As an artist you are practically forced to make your work accessible to everyone and at a price you no longer control. It sometimes feels as if you have to undergo it all, as if the choices you make don’t affect the outcome. In such a situation you need to build in guarantees. We need systems in place that guarantee remunerations regardless of the choices an artist can or cannot make. And that is where collective management organisations can offer added value and are willing to take up responsibility.

Apart from that, I think there is also still a general need for more knowledge about our sector among beginning musicians and actors. All the information is out there, but people who aspire a career in the cultural sector need guidance in processing all of it. We see that our members have already made enormous efforts in this area, but this exercise is not limited to performers. This applies equally, if not more, to the aspirant label owner, the aspirant producer, the aspirant booker. Education is key.

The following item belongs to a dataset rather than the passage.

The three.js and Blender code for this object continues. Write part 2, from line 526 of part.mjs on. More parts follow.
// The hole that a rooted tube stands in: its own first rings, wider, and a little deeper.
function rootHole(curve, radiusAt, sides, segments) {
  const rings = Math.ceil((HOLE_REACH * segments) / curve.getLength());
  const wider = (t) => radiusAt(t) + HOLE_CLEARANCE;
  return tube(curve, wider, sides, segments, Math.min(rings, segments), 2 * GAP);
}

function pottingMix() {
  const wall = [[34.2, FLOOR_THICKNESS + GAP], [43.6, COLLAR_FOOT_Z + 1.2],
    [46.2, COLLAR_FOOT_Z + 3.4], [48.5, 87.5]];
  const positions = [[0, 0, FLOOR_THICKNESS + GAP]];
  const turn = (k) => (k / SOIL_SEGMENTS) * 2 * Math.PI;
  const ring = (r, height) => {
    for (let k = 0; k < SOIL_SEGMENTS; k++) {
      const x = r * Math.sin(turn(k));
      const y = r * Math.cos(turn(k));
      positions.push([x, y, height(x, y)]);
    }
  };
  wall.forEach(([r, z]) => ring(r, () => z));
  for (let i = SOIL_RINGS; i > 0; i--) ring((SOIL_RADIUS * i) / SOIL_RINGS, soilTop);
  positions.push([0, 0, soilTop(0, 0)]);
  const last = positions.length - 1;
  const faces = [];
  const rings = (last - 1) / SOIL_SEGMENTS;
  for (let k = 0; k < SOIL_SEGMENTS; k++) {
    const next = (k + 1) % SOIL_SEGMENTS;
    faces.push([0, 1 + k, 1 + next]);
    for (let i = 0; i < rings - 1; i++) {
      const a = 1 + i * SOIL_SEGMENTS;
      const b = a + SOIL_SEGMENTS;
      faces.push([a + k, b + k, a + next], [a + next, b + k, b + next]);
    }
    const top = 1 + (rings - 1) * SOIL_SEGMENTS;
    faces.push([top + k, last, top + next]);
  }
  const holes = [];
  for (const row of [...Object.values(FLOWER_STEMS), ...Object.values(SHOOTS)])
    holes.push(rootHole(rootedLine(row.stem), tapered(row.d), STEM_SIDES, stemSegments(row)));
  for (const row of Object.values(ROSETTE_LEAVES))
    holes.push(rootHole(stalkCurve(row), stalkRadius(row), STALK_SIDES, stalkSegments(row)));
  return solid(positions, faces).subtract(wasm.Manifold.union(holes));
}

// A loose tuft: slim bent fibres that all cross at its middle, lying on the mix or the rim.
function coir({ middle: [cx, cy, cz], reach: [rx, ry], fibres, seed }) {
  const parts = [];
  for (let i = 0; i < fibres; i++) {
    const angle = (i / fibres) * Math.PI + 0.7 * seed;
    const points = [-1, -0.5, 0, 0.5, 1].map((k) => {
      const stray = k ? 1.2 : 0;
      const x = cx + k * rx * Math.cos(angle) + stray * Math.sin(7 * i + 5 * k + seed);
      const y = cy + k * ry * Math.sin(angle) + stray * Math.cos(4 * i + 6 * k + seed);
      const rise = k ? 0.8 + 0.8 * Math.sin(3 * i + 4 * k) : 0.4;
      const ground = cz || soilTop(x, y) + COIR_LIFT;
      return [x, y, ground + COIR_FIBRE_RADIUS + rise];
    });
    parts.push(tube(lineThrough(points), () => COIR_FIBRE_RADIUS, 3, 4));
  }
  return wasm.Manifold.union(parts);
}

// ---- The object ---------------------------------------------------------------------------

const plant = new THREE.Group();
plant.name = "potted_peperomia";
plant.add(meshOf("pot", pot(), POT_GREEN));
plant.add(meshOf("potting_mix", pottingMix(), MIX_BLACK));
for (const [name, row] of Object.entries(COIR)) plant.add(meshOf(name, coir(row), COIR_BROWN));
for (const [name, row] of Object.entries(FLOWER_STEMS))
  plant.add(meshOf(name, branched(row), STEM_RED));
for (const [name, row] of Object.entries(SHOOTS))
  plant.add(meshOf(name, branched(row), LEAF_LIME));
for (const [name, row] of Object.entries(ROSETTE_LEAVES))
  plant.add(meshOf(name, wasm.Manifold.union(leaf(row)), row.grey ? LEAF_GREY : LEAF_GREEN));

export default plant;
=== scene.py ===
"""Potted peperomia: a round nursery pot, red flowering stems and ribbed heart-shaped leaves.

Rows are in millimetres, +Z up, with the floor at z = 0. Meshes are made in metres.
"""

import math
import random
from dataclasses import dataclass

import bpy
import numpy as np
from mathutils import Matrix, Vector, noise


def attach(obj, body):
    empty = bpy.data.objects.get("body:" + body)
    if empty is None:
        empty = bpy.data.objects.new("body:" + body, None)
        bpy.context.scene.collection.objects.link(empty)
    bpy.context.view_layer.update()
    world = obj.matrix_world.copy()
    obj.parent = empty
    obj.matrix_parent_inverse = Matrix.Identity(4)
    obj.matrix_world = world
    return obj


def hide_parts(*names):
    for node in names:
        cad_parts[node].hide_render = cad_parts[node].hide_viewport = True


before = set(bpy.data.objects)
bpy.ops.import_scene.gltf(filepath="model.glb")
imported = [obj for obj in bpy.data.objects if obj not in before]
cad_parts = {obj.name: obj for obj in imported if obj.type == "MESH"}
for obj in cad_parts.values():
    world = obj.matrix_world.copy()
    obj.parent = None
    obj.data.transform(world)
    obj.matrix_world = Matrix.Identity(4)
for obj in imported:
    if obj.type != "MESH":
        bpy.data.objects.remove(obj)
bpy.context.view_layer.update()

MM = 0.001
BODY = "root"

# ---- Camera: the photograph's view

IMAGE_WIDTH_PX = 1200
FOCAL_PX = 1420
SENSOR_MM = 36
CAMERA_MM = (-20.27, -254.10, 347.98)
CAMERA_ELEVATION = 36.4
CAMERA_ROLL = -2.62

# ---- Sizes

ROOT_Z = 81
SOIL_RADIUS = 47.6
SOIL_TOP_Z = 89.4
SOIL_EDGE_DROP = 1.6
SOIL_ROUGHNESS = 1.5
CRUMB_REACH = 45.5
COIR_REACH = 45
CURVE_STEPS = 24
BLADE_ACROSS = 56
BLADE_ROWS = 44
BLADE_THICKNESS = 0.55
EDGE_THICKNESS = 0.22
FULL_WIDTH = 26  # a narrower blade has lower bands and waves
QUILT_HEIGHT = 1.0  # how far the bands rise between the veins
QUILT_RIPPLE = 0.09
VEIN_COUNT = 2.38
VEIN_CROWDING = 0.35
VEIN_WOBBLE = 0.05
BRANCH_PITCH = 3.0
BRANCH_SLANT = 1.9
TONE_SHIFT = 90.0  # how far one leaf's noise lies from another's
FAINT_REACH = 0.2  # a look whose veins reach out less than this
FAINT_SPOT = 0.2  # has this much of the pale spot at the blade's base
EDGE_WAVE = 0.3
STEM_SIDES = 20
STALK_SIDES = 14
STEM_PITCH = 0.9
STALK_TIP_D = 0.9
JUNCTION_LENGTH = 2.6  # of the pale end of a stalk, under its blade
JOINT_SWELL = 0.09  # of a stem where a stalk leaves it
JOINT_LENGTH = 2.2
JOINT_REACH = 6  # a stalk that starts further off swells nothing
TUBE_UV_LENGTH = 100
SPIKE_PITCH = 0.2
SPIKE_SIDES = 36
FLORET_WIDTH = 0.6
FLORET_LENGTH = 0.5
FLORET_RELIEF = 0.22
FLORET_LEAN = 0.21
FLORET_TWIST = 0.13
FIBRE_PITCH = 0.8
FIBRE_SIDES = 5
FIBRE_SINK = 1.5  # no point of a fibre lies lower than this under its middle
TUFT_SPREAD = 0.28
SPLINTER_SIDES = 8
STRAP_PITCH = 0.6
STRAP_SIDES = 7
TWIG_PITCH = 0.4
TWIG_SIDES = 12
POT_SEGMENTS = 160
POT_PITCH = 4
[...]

What is your relation to music?

Music runs like a thread through my life and has probably determined more than I would like to admit. Music has probably been at the root of every decision I’ve ever made in my life, most definitely the bad ones. But it has made sure I don’t regret any of them. I can proudly look back on a modest career as a musician myself and that has allowed me to travel the world and understand it in a way that would otherwise not have been possible.

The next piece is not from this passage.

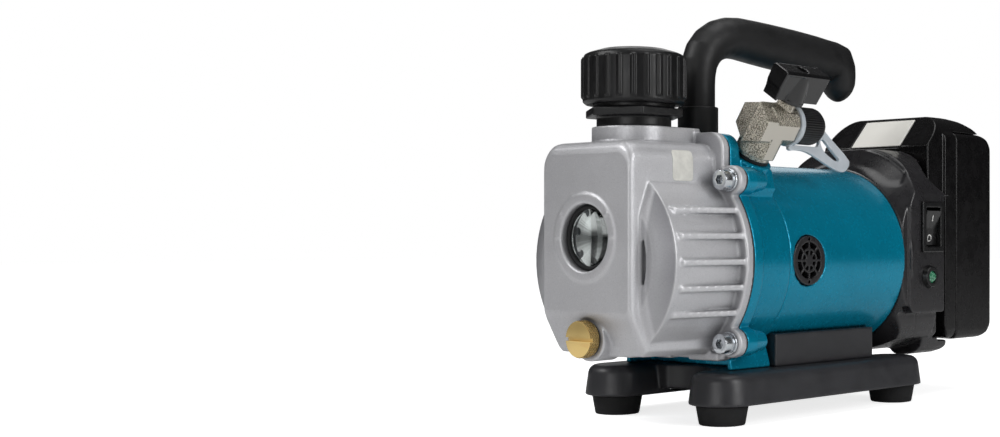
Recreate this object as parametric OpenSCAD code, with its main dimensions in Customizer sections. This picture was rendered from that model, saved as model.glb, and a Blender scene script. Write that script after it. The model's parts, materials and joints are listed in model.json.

And I think it is also fair to say that all that would have never happened if I had not been introduced to Swedish music at a young age. And I don’t mean ABBA. I grew up listening to bands like Refused, Breach, Abhinanda, Shield, Fireside, Last Days of April and Millencollin. What they did was inspiring to a lot of European kids and not only musically. With independent labels like Burning Heart, Startracks and Desperate Fight records, they provided an organised response to the mainly US and UK music with which we, as lovers of loud music, were inundated. Their DIY-attitude and their collective thinking has stuck with me to this day and is probably one of the reasons why I feel at home in this sector of collective management organisations.